Print the lines beginning with the one that contains "body.Placement = FreeCAD.Placement()" and ending with the one that contains "obj.parent = empty", exactly, both included, and no other lines.

> [Records for the task]:
☆ ☆ ☆ ☆
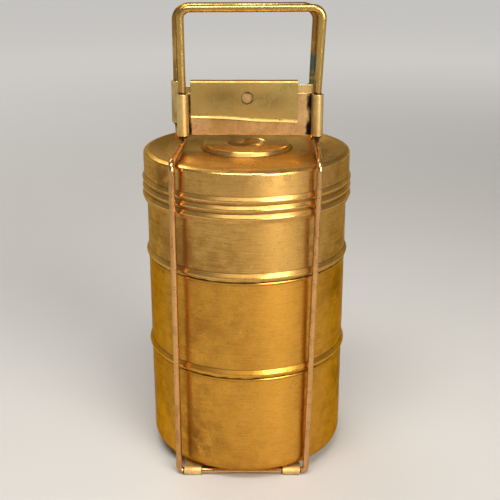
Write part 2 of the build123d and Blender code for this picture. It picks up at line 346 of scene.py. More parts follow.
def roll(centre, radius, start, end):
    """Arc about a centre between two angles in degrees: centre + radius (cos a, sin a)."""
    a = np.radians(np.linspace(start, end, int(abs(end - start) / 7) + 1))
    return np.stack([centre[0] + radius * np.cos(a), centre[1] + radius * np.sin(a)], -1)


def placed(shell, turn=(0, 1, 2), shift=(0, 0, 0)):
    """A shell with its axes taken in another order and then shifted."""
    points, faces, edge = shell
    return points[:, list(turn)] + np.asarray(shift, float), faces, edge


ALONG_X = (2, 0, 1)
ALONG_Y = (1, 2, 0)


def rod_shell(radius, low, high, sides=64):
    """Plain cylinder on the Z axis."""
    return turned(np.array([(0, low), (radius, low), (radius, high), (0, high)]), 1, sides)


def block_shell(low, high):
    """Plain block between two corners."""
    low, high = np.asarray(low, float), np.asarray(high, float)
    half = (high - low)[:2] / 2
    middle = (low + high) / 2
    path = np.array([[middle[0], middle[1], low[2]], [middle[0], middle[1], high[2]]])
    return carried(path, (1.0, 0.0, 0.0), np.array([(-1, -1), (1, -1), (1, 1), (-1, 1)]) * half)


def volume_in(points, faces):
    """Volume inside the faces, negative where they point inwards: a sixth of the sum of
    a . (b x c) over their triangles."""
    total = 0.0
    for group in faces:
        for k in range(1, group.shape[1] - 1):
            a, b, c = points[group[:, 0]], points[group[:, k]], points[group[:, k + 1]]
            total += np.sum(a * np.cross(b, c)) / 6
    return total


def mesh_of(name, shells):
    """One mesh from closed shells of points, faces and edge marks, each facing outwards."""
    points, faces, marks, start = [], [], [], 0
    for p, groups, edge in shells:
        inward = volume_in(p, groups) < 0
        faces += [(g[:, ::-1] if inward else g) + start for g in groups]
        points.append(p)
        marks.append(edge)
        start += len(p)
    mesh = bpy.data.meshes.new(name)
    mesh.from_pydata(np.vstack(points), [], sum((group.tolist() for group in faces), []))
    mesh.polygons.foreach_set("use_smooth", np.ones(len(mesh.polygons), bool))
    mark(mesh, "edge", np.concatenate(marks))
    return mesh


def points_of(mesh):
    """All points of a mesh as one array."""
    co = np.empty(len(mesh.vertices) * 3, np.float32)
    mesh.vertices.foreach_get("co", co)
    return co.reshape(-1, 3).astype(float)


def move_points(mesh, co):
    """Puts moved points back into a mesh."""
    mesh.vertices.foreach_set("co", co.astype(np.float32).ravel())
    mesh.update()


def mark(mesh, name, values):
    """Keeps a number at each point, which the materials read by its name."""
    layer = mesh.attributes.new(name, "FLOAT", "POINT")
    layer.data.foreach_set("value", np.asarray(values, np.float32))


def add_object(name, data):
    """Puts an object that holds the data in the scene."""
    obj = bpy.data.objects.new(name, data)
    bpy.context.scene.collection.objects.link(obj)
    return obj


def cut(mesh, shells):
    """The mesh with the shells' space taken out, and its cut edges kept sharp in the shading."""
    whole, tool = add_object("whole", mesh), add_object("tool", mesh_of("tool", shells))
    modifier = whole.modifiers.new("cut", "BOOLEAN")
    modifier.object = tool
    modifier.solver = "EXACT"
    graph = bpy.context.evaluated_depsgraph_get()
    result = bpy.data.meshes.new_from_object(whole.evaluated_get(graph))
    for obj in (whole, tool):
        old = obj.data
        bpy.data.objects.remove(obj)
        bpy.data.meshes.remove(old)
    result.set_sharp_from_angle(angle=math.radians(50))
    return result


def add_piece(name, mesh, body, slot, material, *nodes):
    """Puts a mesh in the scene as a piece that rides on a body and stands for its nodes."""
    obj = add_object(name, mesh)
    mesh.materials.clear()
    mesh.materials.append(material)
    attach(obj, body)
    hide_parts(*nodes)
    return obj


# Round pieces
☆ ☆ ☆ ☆
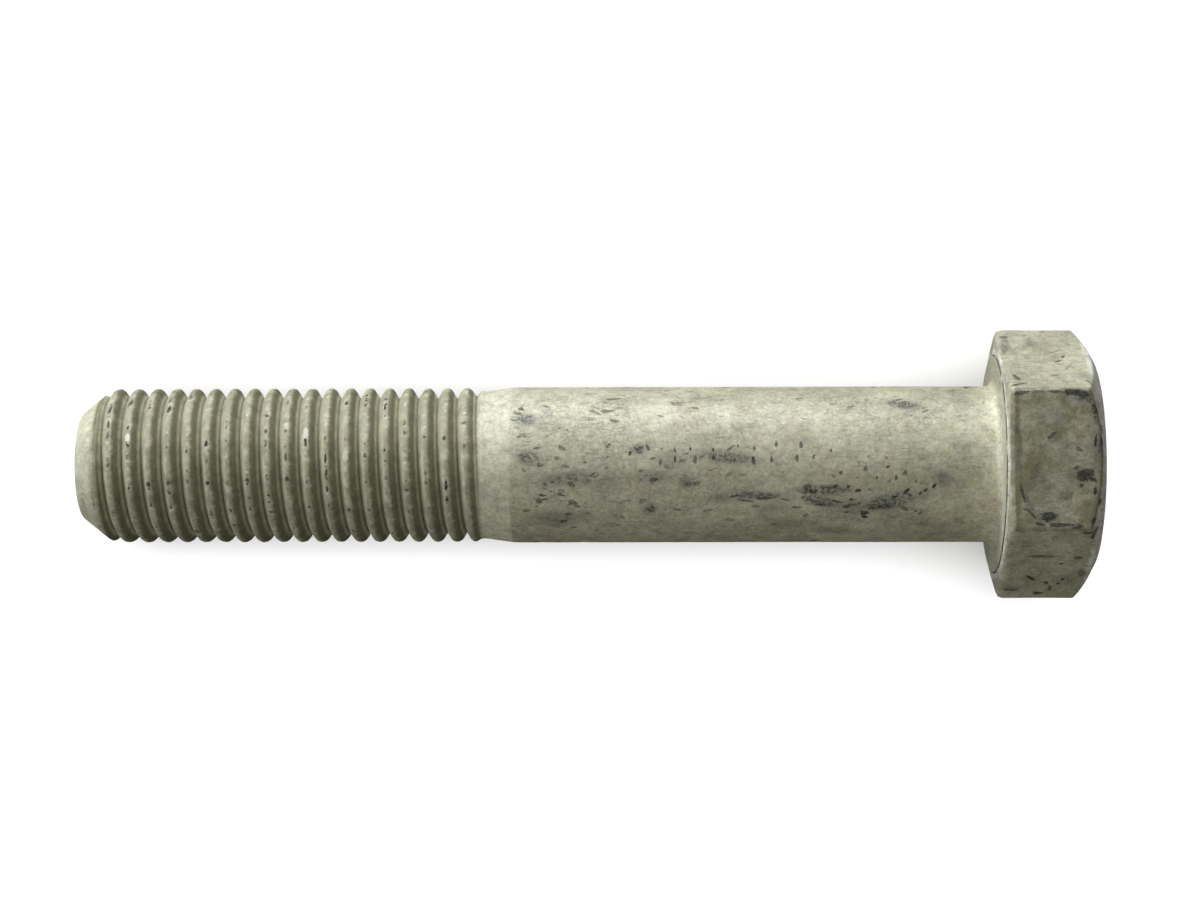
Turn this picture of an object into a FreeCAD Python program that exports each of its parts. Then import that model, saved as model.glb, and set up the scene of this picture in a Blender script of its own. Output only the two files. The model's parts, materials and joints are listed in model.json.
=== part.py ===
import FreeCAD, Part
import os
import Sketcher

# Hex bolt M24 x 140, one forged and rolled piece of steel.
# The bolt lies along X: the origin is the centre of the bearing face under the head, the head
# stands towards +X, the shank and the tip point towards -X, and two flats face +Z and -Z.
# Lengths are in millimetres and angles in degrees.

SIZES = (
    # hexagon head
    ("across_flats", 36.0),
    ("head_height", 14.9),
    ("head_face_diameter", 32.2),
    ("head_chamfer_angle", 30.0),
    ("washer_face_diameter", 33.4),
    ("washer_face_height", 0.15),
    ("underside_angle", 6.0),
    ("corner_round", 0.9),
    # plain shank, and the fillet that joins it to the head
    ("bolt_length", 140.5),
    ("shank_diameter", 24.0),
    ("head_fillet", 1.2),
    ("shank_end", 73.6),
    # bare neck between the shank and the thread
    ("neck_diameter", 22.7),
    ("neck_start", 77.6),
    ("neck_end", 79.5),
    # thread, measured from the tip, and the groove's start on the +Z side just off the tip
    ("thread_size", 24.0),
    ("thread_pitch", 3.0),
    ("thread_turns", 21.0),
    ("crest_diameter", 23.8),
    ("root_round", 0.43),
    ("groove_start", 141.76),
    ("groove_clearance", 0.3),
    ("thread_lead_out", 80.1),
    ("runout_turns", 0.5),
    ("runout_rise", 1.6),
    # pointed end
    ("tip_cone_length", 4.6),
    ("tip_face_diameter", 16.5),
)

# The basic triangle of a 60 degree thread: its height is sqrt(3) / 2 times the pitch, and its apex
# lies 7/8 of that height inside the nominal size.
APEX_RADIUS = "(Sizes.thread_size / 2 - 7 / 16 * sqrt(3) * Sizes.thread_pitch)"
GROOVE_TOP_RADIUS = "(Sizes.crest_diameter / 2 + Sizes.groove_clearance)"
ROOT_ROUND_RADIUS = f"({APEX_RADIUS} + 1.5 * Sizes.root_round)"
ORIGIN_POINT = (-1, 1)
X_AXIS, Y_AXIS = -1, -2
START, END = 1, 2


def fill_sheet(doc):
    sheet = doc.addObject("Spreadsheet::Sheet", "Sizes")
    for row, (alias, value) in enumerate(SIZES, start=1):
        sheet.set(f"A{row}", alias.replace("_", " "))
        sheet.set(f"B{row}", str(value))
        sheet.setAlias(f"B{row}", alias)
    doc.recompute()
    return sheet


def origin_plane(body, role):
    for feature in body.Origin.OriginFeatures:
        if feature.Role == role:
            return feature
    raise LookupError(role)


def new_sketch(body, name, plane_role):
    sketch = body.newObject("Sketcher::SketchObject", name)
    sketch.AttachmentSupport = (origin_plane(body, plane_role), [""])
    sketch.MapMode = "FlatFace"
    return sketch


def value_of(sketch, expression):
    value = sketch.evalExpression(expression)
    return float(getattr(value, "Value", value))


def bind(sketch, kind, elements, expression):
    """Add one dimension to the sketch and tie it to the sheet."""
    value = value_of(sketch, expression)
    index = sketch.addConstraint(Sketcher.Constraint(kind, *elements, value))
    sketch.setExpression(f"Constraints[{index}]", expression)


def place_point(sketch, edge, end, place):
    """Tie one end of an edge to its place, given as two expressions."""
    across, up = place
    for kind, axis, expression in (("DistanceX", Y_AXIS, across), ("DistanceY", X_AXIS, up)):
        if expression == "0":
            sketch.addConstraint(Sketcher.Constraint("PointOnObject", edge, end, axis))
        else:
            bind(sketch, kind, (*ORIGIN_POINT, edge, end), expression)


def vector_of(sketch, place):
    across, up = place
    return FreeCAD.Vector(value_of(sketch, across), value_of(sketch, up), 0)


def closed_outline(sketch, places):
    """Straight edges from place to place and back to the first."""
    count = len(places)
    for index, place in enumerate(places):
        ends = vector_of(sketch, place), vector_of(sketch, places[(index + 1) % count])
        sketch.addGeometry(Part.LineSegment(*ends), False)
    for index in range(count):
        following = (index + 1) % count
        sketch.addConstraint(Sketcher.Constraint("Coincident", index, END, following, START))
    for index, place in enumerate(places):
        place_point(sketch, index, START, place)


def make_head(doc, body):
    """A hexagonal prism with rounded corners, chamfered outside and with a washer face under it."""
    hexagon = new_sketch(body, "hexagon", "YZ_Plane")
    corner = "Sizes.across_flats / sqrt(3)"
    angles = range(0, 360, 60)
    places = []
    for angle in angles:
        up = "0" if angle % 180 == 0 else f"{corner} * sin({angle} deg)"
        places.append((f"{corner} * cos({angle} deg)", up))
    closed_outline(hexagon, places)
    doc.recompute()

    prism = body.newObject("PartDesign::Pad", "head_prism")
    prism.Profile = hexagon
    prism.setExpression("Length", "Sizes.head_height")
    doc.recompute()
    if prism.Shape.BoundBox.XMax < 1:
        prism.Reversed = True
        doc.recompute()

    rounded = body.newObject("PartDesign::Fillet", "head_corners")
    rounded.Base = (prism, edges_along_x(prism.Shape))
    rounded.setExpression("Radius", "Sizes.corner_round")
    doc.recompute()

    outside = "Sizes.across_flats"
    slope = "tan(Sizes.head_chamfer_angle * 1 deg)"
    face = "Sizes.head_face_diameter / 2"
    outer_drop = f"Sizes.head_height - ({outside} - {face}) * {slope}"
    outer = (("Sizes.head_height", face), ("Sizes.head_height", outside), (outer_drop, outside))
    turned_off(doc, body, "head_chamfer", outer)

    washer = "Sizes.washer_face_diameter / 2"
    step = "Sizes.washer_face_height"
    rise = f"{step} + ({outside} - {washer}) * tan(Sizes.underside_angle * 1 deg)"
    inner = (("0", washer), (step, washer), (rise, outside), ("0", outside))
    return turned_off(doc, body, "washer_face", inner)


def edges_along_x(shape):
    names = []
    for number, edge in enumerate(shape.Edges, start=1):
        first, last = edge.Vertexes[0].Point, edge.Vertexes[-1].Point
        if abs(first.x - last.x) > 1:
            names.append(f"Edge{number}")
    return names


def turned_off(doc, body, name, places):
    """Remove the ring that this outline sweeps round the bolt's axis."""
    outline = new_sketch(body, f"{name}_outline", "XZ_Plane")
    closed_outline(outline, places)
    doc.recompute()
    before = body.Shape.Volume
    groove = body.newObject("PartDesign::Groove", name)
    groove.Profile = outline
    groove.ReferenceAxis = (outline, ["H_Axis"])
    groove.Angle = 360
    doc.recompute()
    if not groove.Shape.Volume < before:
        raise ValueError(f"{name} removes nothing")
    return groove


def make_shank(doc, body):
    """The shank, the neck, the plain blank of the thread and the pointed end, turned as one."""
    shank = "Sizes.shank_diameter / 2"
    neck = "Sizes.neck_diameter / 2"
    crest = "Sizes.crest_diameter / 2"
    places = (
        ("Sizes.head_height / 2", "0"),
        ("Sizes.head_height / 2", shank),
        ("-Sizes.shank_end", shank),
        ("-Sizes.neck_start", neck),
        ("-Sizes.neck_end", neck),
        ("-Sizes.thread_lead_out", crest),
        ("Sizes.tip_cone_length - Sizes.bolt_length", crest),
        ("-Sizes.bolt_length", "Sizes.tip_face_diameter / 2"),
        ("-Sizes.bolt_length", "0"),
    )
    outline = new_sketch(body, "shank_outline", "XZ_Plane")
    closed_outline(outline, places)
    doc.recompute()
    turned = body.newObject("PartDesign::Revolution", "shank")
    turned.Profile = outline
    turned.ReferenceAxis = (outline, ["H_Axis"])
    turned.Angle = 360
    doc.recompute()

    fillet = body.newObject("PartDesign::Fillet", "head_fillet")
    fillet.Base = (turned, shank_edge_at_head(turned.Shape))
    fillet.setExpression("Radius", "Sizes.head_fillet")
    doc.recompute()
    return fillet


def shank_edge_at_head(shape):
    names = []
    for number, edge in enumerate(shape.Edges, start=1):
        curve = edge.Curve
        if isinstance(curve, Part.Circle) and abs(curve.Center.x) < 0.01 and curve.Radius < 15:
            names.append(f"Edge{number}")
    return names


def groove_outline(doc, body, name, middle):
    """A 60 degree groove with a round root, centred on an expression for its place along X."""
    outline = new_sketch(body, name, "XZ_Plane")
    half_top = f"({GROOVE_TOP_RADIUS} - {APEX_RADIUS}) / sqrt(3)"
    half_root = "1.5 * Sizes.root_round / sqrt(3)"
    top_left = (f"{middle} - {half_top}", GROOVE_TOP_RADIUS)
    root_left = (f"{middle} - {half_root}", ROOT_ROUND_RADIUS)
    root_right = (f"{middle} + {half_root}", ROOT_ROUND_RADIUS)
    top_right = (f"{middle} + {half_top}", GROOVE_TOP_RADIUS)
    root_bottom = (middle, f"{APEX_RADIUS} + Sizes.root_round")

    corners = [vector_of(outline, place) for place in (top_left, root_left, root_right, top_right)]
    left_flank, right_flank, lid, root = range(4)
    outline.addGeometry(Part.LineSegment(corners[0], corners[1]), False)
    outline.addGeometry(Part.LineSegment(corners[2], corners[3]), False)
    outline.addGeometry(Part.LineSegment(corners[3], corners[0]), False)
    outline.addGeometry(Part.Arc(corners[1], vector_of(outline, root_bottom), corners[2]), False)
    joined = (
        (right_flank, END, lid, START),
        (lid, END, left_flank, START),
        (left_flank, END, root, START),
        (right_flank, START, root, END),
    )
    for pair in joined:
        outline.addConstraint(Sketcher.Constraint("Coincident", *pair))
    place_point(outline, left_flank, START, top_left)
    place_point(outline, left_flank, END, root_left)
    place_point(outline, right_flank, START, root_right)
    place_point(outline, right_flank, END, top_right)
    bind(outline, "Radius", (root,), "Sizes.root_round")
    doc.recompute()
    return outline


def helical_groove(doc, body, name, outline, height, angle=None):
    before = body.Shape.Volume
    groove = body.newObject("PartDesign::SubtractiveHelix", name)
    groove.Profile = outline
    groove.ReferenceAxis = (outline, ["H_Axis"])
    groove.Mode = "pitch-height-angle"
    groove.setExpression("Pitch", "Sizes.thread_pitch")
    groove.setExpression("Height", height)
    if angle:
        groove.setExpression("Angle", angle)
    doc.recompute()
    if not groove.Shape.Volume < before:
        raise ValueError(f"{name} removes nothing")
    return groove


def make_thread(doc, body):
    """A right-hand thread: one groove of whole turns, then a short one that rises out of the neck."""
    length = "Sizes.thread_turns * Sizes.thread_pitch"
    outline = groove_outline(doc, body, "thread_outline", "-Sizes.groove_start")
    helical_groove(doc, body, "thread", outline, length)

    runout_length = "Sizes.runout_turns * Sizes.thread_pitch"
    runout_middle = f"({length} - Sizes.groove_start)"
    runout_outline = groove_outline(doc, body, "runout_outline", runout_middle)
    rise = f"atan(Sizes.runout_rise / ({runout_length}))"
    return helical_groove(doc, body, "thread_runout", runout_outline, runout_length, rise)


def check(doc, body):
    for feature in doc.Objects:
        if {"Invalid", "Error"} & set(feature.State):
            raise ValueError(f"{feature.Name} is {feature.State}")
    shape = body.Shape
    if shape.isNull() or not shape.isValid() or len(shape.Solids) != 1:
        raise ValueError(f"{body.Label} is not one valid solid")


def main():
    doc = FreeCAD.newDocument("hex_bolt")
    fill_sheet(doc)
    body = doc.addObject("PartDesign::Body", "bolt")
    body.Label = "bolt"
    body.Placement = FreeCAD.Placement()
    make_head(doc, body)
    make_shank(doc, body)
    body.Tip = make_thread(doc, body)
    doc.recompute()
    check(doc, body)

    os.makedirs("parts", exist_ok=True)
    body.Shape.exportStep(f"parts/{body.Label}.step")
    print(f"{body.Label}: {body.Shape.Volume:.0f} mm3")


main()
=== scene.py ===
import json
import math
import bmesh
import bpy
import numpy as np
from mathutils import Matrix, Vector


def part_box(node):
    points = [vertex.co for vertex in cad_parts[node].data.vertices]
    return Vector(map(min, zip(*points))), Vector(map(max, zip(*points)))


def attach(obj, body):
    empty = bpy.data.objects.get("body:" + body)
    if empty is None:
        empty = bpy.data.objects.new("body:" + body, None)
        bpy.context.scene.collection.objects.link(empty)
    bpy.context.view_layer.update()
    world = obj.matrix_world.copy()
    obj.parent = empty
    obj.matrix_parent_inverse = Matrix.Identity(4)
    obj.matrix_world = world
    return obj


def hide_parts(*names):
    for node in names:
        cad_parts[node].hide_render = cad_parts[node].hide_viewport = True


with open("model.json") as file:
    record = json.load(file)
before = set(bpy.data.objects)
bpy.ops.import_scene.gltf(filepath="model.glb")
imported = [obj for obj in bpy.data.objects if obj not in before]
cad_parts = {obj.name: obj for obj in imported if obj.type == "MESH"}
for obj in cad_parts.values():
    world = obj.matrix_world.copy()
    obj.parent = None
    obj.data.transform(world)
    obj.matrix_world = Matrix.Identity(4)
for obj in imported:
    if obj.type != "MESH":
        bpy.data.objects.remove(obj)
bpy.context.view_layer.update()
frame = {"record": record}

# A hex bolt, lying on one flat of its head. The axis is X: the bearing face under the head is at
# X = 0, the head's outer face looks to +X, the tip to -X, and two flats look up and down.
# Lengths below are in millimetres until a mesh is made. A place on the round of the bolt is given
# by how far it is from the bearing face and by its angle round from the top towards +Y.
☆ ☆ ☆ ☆
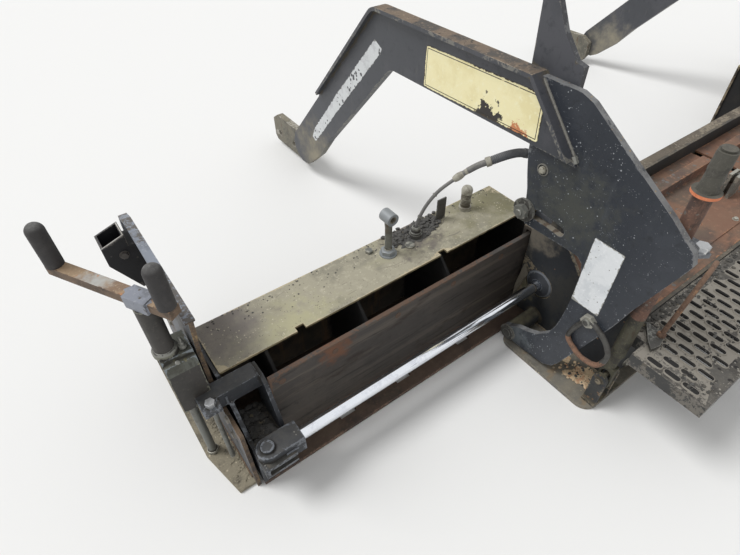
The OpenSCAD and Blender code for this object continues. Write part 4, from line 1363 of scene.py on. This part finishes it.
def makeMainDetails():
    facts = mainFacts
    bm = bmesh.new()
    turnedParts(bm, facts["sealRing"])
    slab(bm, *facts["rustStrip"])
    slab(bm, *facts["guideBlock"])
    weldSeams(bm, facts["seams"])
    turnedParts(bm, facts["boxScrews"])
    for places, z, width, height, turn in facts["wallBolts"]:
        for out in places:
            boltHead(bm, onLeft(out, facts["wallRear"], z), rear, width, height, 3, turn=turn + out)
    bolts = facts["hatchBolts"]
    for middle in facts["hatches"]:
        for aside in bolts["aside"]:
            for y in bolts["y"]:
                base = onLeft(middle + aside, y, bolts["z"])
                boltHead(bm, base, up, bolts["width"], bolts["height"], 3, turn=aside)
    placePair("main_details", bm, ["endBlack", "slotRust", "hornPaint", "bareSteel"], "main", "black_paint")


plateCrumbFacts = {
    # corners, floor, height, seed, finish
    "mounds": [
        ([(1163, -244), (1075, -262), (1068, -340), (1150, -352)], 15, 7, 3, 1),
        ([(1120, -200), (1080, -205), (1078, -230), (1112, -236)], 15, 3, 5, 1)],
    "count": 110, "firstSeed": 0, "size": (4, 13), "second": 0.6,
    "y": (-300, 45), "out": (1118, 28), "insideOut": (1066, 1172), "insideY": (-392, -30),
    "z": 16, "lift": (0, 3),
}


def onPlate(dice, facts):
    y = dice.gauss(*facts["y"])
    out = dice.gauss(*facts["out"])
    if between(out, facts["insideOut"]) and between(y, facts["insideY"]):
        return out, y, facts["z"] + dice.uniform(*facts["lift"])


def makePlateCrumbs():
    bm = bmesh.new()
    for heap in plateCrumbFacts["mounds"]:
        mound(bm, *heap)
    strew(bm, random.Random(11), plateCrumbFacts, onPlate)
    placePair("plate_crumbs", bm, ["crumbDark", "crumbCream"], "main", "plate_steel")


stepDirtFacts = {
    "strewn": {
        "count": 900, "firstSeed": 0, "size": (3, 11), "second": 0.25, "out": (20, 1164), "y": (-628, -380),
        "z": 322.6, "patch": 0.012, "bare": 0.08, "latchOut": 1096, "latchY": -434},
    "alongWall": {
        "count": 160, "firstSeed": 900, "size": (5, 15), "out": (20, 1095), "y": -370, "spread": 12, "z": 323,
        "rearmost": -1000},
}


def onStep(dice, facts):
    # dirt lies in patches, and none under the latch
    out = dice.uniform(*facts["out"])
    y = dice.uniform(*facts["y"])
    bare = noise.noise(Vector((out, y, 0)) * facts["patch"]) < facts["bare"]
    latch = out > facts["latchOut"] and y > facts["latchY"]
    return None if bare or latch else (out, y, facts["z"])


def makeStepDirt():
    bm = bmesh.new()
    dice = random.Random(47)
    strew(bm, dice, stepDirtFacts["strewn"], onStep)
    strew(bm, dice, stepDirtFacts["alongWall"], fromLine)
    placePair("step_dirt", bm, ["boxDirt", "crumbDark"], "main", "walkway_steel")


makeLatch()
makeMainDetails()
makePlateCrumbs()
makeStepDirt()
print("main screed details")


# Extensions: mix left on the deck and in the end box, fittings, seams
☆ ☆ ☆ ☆
> [Worked solution]:
    body.Placement = FreeCAD.Placement()
    make_head(doc, body)
    make_shank(doc, body)
    body.Tip = make_thread(doc, body)
    doc.recompute()
    check(doc, body)

    os.makedirs("parts", exist_ok=True)
    body.Shape.exportStep(f"parts/{body.Label}.step")
    print(f"{body.Label}: {body.Shape.Volume:.0f} mm3")


main()
=== scene.py ===
import json
import math
import bmesh
import bpy
import numpy as np
from mathutils import Matrix, Vector


def part_box(node):
    points = [vertex.co for vertex in cad_parts[node].data.vertices]
    return Vector(map(min, zip(*points))), Vector(map(max, zip(*points)))


def attach(obj, body):
    empty = bpy.data.objects.get("body:" + body)
    if empty is None:
        empty = bpy.data.objects.new("body:" + body, None)
        bpy.context.scene.collection.objects.link(empty)
    bpy.context.view_layer.update()
    world = obj.matrix_world.copy()
    obj.parent = empty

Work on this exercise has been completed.